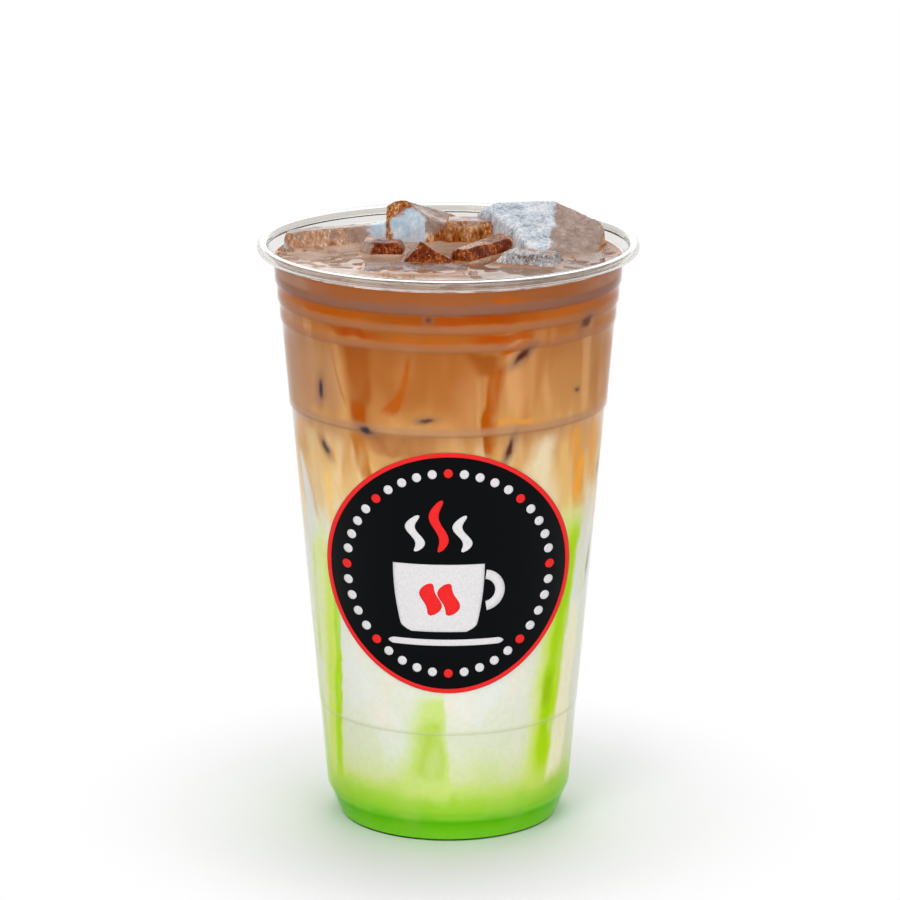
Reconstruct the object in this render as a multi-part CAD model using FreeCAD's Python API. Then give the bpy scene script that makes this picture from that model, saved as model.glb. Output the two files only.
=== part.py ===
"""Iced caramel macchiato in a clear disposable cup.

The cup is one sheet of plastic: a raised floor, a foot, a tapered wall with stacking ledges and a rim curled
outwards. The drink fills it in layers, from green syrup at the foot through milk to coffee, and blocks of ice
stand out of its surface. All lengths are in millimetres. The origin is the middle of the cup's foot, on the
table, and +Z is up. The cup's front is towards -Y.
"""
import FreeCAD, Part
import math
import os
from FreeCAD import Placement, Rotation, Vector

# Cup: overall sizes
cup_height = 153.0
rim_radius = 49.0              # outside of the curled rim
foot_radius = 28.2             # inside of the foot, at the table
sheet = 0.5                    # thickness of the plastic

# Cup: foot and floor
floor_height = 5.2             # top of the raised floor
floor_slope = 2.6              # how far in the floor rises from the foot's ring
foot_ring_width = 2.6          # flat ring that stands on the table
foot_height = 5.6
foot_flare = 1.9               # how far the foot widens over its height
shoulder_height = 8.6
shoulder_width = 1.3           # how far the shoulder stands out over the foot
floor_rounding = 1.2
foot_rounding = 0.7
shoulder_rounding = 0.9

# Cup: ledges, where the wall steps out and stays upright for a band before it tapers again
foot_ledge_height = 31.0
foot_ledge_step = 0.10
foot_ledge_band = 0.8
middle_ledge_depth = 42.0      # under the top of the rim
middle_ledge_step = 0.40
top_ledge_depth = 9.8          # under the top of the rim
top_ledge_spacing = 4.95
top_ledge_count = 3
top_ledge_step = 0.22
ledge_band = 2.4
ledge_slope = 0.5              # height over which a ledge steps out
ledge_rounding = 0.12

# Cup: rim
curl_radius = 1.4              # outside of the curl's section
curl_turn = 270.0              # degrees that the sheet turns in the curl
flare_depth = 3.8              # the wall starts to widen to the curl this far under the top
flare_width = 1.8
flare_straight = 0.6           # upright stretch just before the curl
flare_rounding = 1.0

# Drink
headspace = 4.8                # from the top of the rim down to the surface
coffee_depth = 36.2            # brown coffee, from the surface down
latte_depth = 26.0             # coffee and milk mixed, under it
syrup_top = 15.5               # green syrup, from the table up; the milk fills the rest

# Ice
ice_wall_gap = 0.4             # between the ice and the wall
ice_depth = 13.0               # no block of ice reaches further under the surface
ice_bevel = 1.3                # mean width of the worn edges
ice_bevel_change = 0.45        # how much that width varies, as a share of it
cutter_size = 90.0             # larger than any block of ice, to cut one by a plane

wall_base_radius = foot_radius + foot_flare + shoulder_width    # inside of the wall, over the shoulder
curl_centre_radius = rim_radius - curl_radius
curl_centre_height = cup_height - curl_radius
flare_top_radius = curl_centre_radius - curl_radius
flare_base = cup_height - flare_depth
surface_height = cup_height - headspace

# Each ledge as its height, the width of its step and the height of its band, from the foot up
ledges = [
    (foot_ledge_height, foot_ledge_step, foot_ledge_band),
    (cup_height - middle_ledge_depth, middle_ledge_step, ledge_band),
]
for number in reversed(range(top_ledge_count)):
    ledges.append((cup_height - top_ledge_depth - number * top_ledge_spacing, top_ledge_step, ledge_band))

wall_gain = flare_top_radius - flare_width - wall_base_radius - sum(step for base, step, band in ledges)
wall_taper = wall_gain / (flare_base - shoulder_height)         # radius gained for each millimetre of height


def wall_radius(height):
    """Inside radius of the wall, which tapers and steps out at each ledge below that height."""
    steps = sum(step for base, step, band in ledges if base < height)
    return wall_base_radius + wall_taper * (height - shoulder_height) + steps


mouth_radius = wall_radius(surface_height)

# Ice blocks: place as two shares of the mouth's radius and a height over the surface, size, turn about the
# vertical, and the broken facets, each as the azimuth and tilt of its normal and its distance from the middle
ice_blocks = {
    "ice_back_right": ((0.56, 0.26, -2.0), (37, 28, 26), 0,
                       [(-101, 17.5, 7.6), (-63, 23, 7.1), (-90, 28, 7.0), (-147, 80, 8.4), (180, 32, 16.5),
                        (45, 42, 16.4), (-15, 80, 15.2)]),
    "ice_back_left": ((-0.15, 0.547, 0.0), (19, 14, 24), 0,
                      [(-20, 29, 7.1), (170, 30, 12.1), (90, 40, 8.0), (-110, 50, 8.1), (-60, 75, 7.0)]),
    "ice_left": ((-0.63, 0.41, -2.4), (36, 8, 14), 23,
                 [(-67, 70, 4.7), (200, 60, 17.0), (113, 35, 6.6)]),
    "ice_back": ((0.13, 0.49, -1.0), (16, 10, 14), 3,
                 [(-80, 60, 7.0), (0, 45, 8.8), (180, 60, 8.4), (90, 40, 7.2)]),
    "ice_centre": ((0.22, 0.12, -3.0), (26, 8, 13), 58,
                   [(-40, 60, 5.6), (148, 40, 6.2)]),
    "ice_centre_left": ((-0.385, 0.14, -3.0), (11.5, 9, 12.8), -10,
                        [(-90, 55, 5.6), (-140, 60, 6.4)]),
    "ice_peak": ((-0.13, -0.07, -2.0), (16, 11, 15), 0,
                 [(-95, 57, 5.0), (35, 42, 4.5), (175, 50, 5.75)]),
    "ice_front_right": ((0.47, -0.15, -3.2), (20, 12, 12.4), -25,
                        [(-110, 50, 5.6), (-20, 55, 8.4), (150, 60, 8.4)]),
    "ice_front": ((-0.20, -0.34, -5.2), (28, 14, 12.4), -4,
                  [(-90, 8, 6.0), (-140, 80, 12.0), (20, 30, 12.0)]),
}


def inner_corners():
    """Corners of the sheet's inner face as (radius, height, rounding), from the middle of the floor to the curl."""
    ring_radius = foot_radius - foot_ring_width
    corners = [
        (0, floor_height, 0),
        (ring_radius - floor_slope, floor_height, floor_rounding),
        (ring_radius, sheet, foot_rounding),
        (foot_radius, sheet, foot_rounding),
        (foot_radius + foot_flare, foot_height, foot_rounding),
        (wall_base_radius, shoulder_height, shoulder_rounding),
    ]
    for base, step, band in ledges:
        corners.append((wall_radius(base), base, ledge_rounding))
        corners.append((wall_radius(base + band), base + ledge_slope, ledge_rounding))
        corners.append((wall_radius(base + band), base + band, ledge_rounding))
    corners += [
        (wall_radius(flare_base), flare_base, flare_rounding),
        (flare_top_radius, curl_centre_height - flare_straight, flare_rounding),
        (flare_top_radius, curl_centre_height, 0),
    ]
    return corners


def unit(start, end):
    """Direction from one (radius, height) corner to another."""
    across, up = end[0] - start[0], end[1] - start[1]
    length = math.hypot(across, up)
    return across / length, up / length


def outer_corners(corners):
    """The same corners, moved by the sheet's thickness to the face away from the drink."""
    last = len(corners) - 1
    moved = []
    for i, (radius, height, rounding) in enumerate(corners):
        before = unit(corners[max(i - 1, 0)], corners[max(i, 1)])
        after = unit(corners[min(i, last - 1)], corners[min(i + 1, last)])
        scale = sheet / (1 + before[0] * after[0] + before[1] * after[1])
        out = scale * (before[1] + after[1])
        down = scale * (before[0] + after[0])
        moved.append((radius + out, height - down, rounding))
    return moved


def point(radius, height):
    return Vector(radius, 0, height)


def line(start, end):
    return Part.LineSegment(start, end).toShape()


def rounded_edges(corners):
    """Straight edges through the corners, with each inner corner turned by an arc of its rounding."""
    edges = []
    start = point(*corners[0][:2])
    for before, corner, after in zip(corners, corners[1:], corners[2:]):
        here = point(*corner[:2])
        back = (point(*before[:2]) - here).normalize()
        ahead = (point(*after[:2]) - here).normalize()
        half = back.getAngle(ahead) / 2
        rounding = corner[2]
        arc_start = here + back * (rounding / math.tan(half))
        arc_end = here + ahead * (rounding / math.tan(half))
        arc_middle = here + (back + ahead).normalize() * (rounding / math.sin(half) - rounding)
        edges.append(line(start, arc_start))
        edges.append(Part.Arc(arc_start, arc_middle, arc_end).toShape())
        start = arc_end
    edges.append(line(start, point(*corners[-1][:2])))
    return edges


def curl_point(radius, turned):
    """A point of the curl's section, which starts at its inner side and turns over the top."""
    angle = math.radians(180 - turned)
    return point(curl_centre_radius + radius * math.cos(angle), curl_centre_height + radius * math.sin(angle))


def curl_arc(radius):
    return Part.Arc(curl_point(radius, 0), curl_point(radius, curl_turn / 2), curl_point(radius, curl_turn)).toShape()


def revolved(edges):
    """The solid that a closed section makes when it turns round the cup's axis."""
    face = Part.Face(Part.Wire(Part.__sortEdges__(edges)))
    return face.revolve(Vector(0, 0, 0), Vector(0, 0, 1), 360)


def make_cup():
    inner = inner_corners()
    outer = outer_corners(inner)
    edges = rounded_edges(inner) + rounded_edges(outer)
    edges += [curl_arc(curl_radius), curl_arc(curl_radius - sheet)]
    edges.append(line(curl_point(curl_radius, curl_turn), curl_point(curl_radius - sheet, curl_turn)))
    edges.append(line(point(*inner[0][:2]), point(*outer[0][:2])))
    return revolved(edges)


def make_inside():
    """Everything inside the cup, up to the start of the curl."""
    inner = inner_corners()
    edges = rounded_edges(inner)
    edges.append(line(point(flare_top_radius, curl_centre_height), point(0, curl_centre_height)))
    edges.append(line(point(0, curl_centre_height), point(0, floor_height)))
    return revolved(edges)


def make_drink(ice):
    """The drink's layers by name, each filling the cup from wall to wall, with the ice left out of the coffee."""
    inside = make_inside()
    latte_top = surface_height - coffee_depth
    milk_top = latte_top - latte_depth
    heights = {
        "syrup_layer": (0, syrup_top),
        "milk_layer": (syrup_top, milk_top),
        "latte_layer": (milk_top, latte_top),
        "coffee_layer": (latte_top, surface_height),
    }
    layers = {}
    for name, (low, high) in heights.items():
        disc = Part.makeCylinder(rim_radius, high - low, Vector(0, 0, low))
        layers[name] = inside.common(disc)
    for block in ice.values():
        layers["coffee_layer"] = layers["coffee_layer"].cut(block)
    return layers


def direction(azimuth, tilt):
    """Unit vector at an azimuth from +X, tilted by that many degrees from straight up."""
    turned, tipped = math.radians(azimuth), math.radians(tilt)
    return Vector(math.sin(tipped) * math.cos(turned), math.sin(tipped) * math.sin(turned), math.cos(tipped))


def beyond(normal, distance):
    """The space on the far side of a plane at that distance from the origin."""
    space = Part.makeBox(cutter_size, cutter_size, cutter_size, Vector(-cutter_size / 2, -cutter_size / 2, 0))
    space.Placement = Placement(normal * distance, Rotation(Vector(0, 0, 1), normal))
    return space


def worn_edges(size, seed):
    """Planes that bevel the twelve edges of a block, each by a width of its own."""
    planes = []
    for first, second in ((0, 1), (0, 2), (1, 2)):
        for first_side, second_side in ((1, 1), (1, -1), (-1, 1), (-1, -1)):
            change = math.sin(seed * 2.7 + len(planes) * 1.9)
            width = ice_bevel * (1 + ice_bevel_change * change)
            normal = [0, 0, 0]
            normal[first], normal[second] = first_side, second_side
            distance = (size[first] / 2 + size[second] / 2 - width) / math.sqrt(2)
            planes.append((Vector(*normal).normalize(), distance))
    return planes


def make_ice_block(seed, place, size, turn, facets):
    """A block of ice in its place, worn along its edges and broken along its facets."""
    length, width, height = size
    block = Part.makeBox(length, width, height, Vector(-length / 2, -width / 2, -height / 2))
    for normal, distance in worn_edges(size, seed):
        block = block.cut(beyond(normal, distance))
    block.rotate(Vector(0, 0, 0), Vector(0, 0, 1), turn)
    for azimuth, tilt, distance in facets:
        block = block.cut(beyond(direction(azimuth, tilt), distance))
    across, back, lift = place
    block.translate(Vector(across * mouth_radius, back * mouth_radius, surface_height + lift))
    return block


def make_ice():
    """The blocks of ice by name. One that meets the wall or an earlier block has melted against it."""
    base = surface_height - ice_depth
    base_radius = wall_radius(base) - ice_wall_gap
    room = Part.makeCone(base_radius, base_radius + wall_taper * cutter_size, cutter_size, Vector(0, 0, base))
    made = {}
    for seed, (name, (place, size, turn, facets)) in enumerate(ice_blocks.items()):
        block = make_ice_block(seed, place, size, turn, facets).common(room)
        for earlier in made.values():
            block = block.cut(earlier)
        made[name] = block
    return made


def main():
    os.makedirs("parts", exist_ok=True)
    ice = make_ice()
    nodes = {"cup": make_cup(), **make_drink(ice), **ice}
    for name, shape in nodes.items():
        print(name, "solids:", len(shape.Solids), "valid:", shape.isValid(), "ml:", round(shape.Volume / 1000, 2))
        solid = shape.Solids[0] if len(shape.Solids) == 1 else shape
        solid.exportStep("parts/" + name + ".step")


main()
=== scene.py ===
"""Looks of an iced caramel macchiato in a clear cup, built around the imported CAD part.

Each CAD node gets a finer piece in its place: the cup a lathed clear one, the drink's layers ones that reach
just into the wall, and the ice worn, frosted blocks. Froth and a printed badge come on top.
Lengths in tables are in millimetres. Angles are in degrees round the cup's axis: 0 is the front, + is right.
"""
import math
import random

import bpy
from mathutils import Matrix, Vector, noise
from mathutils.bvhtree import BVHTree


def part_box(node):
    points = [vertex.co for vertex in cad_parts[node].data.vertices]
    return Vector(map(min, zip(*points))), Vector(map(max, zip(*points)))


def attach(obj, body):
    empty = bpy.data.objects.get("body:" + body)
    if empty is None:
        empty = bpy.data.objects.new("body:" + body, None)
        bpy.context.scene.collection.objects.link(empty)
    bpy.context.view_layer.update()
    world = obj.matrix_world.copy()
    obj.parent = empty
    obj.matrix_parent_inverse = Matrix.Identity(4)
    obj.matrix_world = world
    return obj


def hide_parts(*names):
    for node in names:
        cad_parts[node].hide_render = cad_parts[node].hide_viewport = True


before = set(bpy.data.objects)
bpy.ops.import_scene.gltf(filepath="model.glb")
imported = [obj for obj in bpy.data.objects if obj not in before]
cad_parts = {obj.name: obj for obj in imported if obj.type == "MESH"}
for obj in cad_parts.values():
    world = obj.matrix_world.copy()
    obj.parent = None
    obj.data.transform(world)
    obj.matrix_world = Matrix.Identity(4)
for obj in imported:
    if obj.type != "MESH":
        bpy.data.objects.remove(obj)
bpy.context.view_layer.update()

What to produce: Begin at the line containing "made[name] = block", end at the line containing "imported CAD part.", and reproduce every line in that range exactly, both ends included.

Response to the exercise:
        made[name] = block
    return made


def main():
    os.makedirs("parts", exist_ok=True)
    ice = make_ice()
    nodes = {"cup": make_cup(), **make_drink(ice), **ice}
    for name, shape in nodes.items():
        print(name, "solids:", len(shape.Solids), "valid:", shape.isValid(), "ml:", round(shape.Volume / 1000, 2))
        solid = shape.Solids[0] if len(shape.Solids) == 1 else shape
        solid.exportStep("parts/" + name + ".step")


main()
=== scene.py ===
"""Looks of an iced caramel macchiato in a clear cup, built around the imported CAD part.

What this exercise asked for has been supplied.